Cloud-Native vs. Hybrid for the 2026 Workplace

When to choose Cloud-Native vs. Hybrid for the 2026 Workplace?

 

Hi everyone,

 

I am starting a discussion on the foundational phase of one project. As a Computer Engineer, I believe the most critical decision we face in 2026 is determining exactly when to step to a Full Cloud model versus maintaining a Hybrid Infrastructure.

 

In my view, the decision is not about cost, it is about resiliency, high availability and more avalability. I would like to exchange views with other engineers on these area: latency, edge requirements, integration and aglility.

 

In your experience, what are the Tipps that makes you choose one over the other for a 2026 environment?

 

I'm looking for technical architectural insights, not sales approaches.

4 Replies

  • I would decide this by workload boundaries rather than by a general “cloud-native vs hybrid” preference.

    Good candidates for cloud-native:

    1. New apps with no hard dependency on local systems.
    2. Workloads that benefit from managed PaaS, autoscale, global availability, and fast deployment.
    3. Systems where identity, monitoring, secrets, backup, and deployment can all be standardized in Azure.
    4. Apps where latency to users is better from Azure regions or edge services.

    Good candidates for hybrid:

    1. Low-latency dependency on factory/branch/on-prem systems.
    2. Data residency or operational constraints that require local processing.
    3. Legacy systems that cannot be refactored yet but still need cloud identity, monitoring, backup, or DR.
    4. Environments where edge availability is required even when WAN connectivity is degraded.
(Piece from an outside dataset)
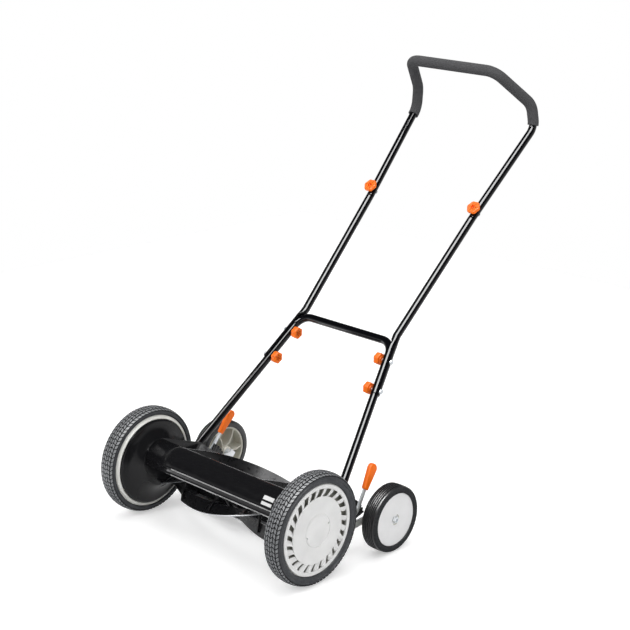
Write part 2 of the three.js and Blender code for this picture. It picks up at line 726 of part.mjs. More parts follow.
// The grip widens from a square-cut foot to a round top.
function leverGrip() {
  const { length, past, footR, topR, t } = leverHandle;
  const arm = point2(leverTip.y - leverKnee.y, leverTip.z - leverKnee.z).normalize();
  const onArm = (along, aside, r) => ({
    y: leverTip.y + arm.x * along - arm.y * aside,
    z: leverTip.z + arm.y * along + arm.x * aside,
    r,
  });
  const corner = 4;
  const foot = past + topR - length + corner;
  const outline = around([
    onArm(past, 0, topR),
    onArm(foot, footR - corner, corner),
    onArm(foot, corner - footR, corner),
  ], 12);
  const middle = leverStation + leverT / 2;
  const body = sheet(outline, middle - t / 2, middle + t / 2, { bevel: 1.8 });
  return leaned(cut(body, leverArm(SEAT)));
}

// ---------------------------------------------------------------- handle
// A point of the lower tube's left leg, from its place along Y.
const legTop = new THREE.Vector3(crossbar.x, crossbar.y, crossbar.z);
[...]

    For 2026 architecture, I would also think in terms of “cloud-managed hybrid” rather than old-style split infrastructure: Arc for governance, Defender for Cloud for security posture, Azure Monitor for observability, Entra ID for identity, and ExpressRoute/VPN/Private Link for controlled connectivity.

    The strongest signal for full cloud is when you can remove dependencies, not just move servers. If you still need on-prem DNS, identity, data gravity, or real-time edge systems, hybrid is usually the safer transition pattern.

    • Gaaleh-Mem's avatar
      Gaaleh-Mem
      Copper Contributor

      I appreciate your perspective, and I agree that workload boundaries are a great starting point conceptually.

      However, I look at the practical dependencies that dictate whether that workload can actually function in production. We cannot separate the workload from its environmental realities.

      The final decision between full cloud or hybrid could be driven by a combination of concrete factors:

      Network & Traffic Profiles:

      Managing latency, bandwidth constraints, and active user/endpoint scale.

      Core Infrastructure: Aligning authentication methods (Entra ID vs. local AD) and DNS resolution.

      Security Posture: Navigating strict firewall perimeters and compliance boundaries, which often override a general preference.

      Defining the workload is a useful first step, but the network, identity, and security constraints tell us what is actually possible.

  • there is no single method for our projects 

    • sometimes i focus where the data come from
    • sometimes i focus on scalability
    • most of the time regulations effects all the decisions 
    • and all the decisions effects complexity (and your appetite to complexity is important)
      • maybe complexity is ok for management perspective need to select simplicity as well during design decisions
    • so resilience always a great factor but environmental factors always have greater effects during design decision 
    • Gaaleh-Mem's avatar
      Gaaleh-Mem
      Copper Contributor

      as you mentioned, there are some other factors , which have strongly effection of our decisions. Like the amount of data, branches and resources, which standards or even no standards, security factors and so on. Then, we face with some side effects, and it maybe leads to review . I ainterested to hear from other members too.